Imagine looking back, and the choices you might make. Tough to have foresight-hindsight (!) but worth the time. Scribble journal notes if this is how you process such thinking.
Control
A lot of what-happens-after-writing is not in our control.
And getting messy is not something we do easily. Especially once we’ve set up a newsletter or platform—or something about our work—to appear in a certain way, or be all-of-a-piece.
What is it to let go?
Maybe the real question is: what are we afraid of, if we post the piece that feels to be an anomaly?
What if that is the piece that shakes it all up in the best of ways?
Is the piece something that you wrestled with? Is it words that brought you to a new understanding? Did it pull at your emotions or make your mind work?
Is it what your readers expect… or will it surprise them? Is surprise “good?” Why wouldn’t it be?
For you, which comes first: your readers? or your writing?
Maurice Sendak said that he never thought about his readers. Do you think or feel this is a positive or a negative? How does this—focus on your work, not your readers—work for you? Are you comfortable with revealing another facet of you to your readers?
Will you grow or thrive as a result of posting this piece? Or quite the opposite… and you have more to “gain” from not posting…?
What are such questions you ask of yourself before posting? What are your stories of posting-surprises?

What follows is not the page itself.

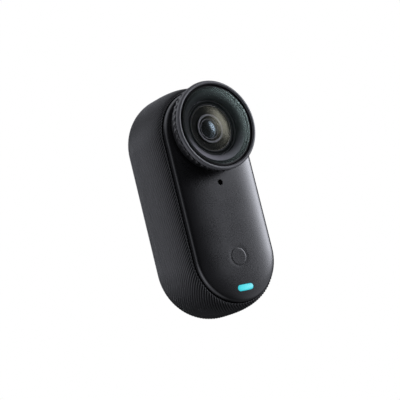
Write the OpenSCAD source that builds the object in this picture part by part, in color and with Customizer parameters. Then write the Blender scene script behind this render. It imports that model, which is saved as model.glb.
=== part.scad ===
// Pill-shaped wearable action camera, modelled standing up: +Z up along the body, the lens looks
// along -Y, and the origin is at the centre of the flat magnetic back.
// Every sub-part is drawn lying on its back, with z as the depth in front of the back face and y
// along the body, and upright() then stands it up.

/* [Body] */
// Height of the body
body_h = 54.4; // [54:0.1:55]
// Width of the body
body_w = 25.6; // [25.4:0.1:25.8]
// Depth from the back face to the parting line with the front cover
parting_d = 18.2; // [18.1:0.05:18.3]
// Rise of the front cover in front of the parting line
cover_rise = 2.2; // [2.15:0.05:2.25]
// Overall depth, from the back face to the lip of the lens guard
overall_d = 24.8; // [24.75:0.05:24.9]

/* [Side shell] */
// Wall thickness of the side shell
shell_wall = 1.2; // [1.1:0.05:1.25]
// Depth over which the side shell draws in to the parting line
shoulder_d = 8; // [7.8:0.1:8.4]
// Radius of the rounded back edge
back_round = 7; // [6.9:0.05:7.1]
// Distance from the spine to the edge of the back opening
back_opening_r = 7.0; // [6.9:0.05:7]

/* [Front cover] */
// Distance from the spine to the front cover's edge
cover_r = 10.95; // [10.9:0.01:10.97]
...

So much of this seems to be one thing OR another. Positive OR negative. But the truth of the thing is that it is messy. And individualistic.
Tara, some questions just cannot help but bring forth more!
Gifts are hard to ignore.
Oh,….talk about ‘all over the place’ My writing started simply to please myself plus trying to answer big questions of ‘What if…….?’ I’m aim to weave realistic (not fantasy or sci-fi) speculative fiction with memoirs from a 90 year old …I need to see some similar fiction. I work better from seeing samples/models.
Thank you for this piece. I am also an all-over-the-map person and writer. This essay made me feel validated.